High-level Design of a Distributed Cache

Learn how we can develop a high-level design of a distributed cache.

We'll cover the following

Requirements
- Functional
- Non-functional requirements
API design
- Insertion
- Retrieval
Design considerations
High-level design

In this lesson, we’ll learn to design a distributed cache. We’ll also discuss the trade-offs and design choices that can occur while we progress in our journey towards developing a solution.

Requirements#

Let us start by understanding the requirements of our solution.

Functional#

The following are the functional requirements:

Insert data: The user of a distributed cache system must be able to insert an entry to the cache.
Retrieve data: The user should be able to retrieve data corresponding to a specific key.

Non-functional requirements#

We’ll consider the following non-functional requirements:

High performance: The primary reason for the cache is to enable fast retrieval of data. Therefore, both the insert and retrieve operations must be fast.
Scalability: The cache system should scale horizontally with no bottlenecks on an increasing number of requests.
High availability: The unavailability of the cache will put an extra burden on the database servers, which can also go down at peak load intervals. We also require our system to survive occasional failures of components and network, as well as power outages.
Consistency: Data stored on the cache servers should be consistent. For example, different cache clients retrieving the same data from different cache servers (primary or secondary) should be up to date.
Affordability: Ideally, the caching system should be designed from commodity hardware instead of an expensive supporting component within the design of a system.

API design#

The API design for this problem is sufficiently easy since there are only two basic operations.

Insertion#

The API call to perform insertion should look like this:

insert(key, value)

Point to Ponder

Question

The API design of the distributed cache looks exactly like the key-value store. What are the possible differences between a key-value store and a distributed cache?

Hide Answer

Some of the key differences are the following:

Key-value stores need to durably store data (persistence). A cache is used in addition to persistent storage to increase reading performance.
A cache serves data from the RAM. A key-value store writes data to non-volatile storage.
Key-value stores are robust and should survive failures. However, caches can crash and be populated from scratch after recovery.

Design considerations#

Before designing the distributed cache system, it’s important to consider some design choices. Each of these choices will be purely based on our application requirements. However, we can highlight some key differences here:

Storage hardware#

If our data is large, we may require sharding and therefore use shard servers for cache partitions. Should these shard servers be specialized or commodity hardware? Specialized hardware will have good performance and storage capacity, but it will cost more. We can build a large cache from commodity servers. In general, the number of shard servers will depend on the cache’s size and access frequency.

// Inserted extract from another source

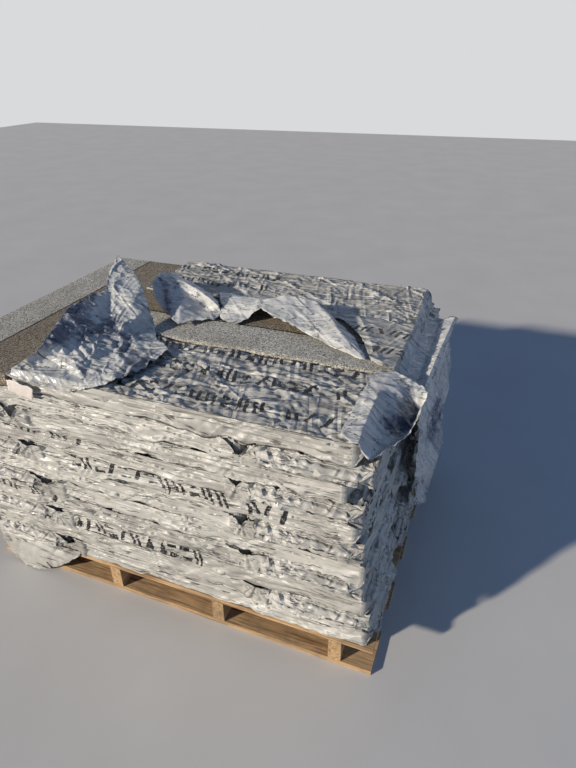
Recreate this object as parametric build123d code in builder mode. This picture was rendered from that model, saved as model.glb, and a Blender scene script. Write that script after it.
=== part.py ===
# A pallet of asphalt shingles: a stringer pallet that carries eleven cross-stacked layers of
# film-wrapped shingle bundles. The wrap of the top layer is torn open, so two bundles lie bare.
# Frame: X along the front of the load, Y away from the front, Z up, origin under the pallet.
from build123d import *
import os

os.makedirs("parts", exist_ok=True)

# Driving sizes of one bundle, in millimetres
bundle_length = 1000.0
bundle_height = 62.4
bundle_edge_radius = 14.0
bundles_in_row = 3
row_gap = 10.0
end_gap = 12.0
# How far the three bundles of a row reach past the length of the one across their end
row_overreach = 10.0
# The end of the wrap is gathered to a seam that stands out where nothing is next to it
gather_width = 290.0
gather_height = 44.0
gather_reach = 19.0
gather_slope = 45.0
shingle_thickness = 2.6
groove_height = 0.7
groove_depth = 5.0

# Driving sizes of the pallet
pallet_margin = 2.0
board_thickness = 16.0
stringer_height = 82.0
stringer_width = 38.0
stringer_count = 4
stringer_inset = 110.0
top_board_width = 100.0
top_board_count = 7
lead_board_width = 140.0
inner_board_width = 100.0
bottom_board_count = 5

# Driving sizes of the load
layer_count = 11
# Middle along X of the layers with their cross bundle at the left end, and of the others
odd_layer_middle = -79.0
even_layer_middle = -41.0
# How far each layer was set down out of line along X, from the bottom layer up
layer_shift = [60, 30, 50, 5, 40, 0, 10, -8, -20, 10, 0]
open_cross_height = 39.0
bare_drop = 2.0
film_thickness = 2.4
film_gap = 0.4
# Shallow creases of the slack film across the top of the two bundles that are still wrapped
crease_count = 8
crease_depth = 5.0
crease_lean = 0.22

# Derived sizes
load_depth = bundle_length + row_overreach
bundle_width = (load_depth - row_gap * (bundles_in_row - 1)) / bundles_in_row
row_pitch = bundle_width + row_gap
layer_length = bundle_length + end_gap + bundle_width
load_front = -load_depth / 2
pallet_length = layer_length + 2 * pallet_margin
pallet_depth = load_depth
pallet_height = 2 * board_thickness + stringer_height
stringer_span = pallet_length - 2 * stringer_inset
stringer_pitch = stringer_span / (stringer_count - 1)
top_pitch = (pallet_depth - top_board_width) / (top_board_count - 1)
bottom_span = pallet_depth - lead_board_width
bottom_pitch = bottom_span / (bottom_board_count - 1)
load_top = pallet_height + layer_count * bundle_height
# Height of a sheet's middle above the load's top, where it lies on wrap or on bare shingles
on_wrap = film_thickness / 2 + film_gap
on_bare = on_wrap - bare_drop


def export_piece(piece, name):
    """Label a finished piece and write it as its own file."""
    piece.label = name
    export_step(piece, f"parts/{name}.step")


def along_x(start, row, middle):
    """Plane of a section that is extruded along +X: its x axis is Y and its y axis is Z."""
    return Plane(origin=(start, row, middle), x_dir=(0, 1, 0), z_dir=(1, 0, 0))


def along_y(start, column, middle):
    """Plane of a section that is extruded along +Y."""
    return Plane(origin=(column, start, middle), x_dir=(-1, 0, 0), z_dir=(0, 1, 0))


# Pallet: stringers run from front to back
for number in range(stringer_count):
    place = -stringer_span / 2 + number * stringer_pitch
    middle = board_thickness + stringer_height / 2
    with BuildPart() as stringer:
        with BuildSketch(along_y(-pallet_depth / 2, place, middle)):
            Rectangle(stringer_width, stringer_height)
        extrude(amount=pallet_depth)
        chamfer(stringer.edges().filter_by(Axis.Y), length=1.5)
    export_piece(stringer.part, f"stringer_{number + 1}")

# Pallet: seven top boards lie across the stringers
for number in range(top_board_count):
    place = -(pallet_depth - top_board_width) / 2 + number * top_pitch
    middle = board_thickness * 1.5 + stringer_height
    with BuildPart() as top_board:
        with BuildSketch(along_x(-pallet_length / 2, place, middle)):
            Rectangle(top_board_width, board_thickness)
        extrude(amount=pallet_length)
        chamfer(top_board.edges().filter_by(Axis.X), length=1.0)
    export_piece(top_board.part, f"top_board_{number + 1}")

# Pallet: five bottom boards, of which the two outer ones are the wide lead boards
for number in range(bottom_board_count):
    place = -bottom_span / 2 + number * bottom_pitch
    outer = number in (0, bottom_board_count - 1)
    width = lead_board_width if outer else inner_board_width
    with BuildPart() as bottom_board:
        with BuildSketch(along_x(-pallet_length / 2, place, board_thickness / 2)):
            Rectangle(width, board_thickness)
        extrude(amount=pallet_length)
        chamfer(bottom_board.edges().filter_by(Axis.X), length=1.0)
    export_piece(bottom_board.part, f"bottom_board_{number + 1}")

# The gathered end of a bundle's wrap, which narrows to its seam on all four sides
outward = (Align.CENTER, Align.MIN)
with BuildPart() as gather:
    with BuildSketch(Plane.XZ):
        Trapezoid(gather_width, gather_reach, gather_slope, align=outward)
    extrude(amount=gather_height / 2, both=True)
    with BuildSketch(Plane.YZ):
        Trapezoid(gather_height, gather_reach, gather_slope, align=outward)
    extrude(amount=gather_width / 2, both=True, mode=Mode.INTERSECT)

# Load: every full layer has three bundles along X and one across them at the left or right end
for number in range(1, layer_count):
    middle = pallet_height + (number - 0.5) * bundle_height
    cross_at_left = number % 2 == 1
    layer_middle = odd_layer_middle if cross_at_left else even_layer_middle
    layer_start = layer_middle + layer_shift[number - 1] - layer_length / 2
    if cross_at_left:
        cross_place = layer_start + bundle_width / 2
        row_start = layer_start + bundle_width + end_gap
    else:
        cross_place = layer_start + layer_length - bundle_width / 2
        row_start = layer_start
    row_end = row_start + bundle_length
    row_side = along_x(row_end, 0, middle) if cross_at_left else -along_x(row_start, 0, middle)
    cross_front = -along_y(-bundle_length / 2, cross_place, middle)
    cross_back = along_y(bundle_length / 2, cross_place, middle)
    with BuildPart() as layer:
        with BuildSketch(along_x(row_start, 0, middle)):
            with GridLocations(row_pitch, 0, bundles_in_row, 1):
                RectangleRounded(bundle_width, bundle_height, bundle_edge_radius)
        extrude(amount=bundle_length)
        with BuildSketch(along_y(-bundle_length / 2, cross_place, middle)):
            RectangleRounded(bundle_width, bundle_height, bundle_edge_radius)
        extrude(amount=bundle_length)
        # The gathered ends of the wrap, where no other bundle is next to them
        for side, count in ((row_side, bundles_in_row), (cross_front, 1), (cross_back, 1)):
            with Locations(side):
                with GridLocations(row_pitch, 0, count, 1):
                    add(gather.part)
    export_piece(layer.part, f"layer_{number:02d}")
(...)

Furthermore, we can consider storing our data on the secondary storage of these servers for persistence while we still serve data from RAM. Secondary storage may be used in cases where a reboot happens, and cache rebuilding takes a long time. Persistence, however, may not be a requirement in a cache system if there’s a dedicated persistence layer, such as a database.

Data structures#

A vital part of the design has to be the speed of accessing data. Hash tables are data structures that take a constant time on average to store and retrieve data. Furthermore, we need another data structure to enforce an eviction algorithm on the cached data. In particular, linked lists are a good option (as discussed in the previous lesson).

Also, we need to understand what kind of data structures a cache can store. Even though we discussed in the API design section that we’ll use strings for simplicity, it’s possible to store different data structures or formats, like hash maps, arrays, sets, and so on, within the cache. In the next lesson, we’ll see a practical example of such a cache.

Cache client#

It’s the client process or library that places the insert and retrieve calls. The location of the client process is a design issue. For example, it’s possible to place the client process within a serving host if the cache is for internal use only. Otherwise, in the case where the caching system is provided as a service for external use, a dedicated cache client can send users’ requests to the cache servers.

Writing policy#

The writing strategy over the cache and database has consistency implications. In general, there’s no optimal choice, but depending on our application, the preference of writing policy is significantly important.

Eviction policy#

By design, the cache provides low-latency reads and writes. To achieve this, data is often served from RAM memory. Usually, we can’t put all the data in the cache due to the limited size of the cache as compared to the full dataset. So, we need to carefully decide what stays in the cache and how to make room for new entries.

With the addition of new data, some of the existing data may have to be evicted from the cache. However, choosing a victim entry depends on the eviction policy. Numerous eviction policies exist, but the choice again depends on the application using it. For instance, least recently used (LRU) can be a good choice for social media services where recently uploaded content will likely get the most views.

Apart from the details in the sections above, optimizing the time-to-live (TTL) value can play an essential role in reducing the number of cache misses.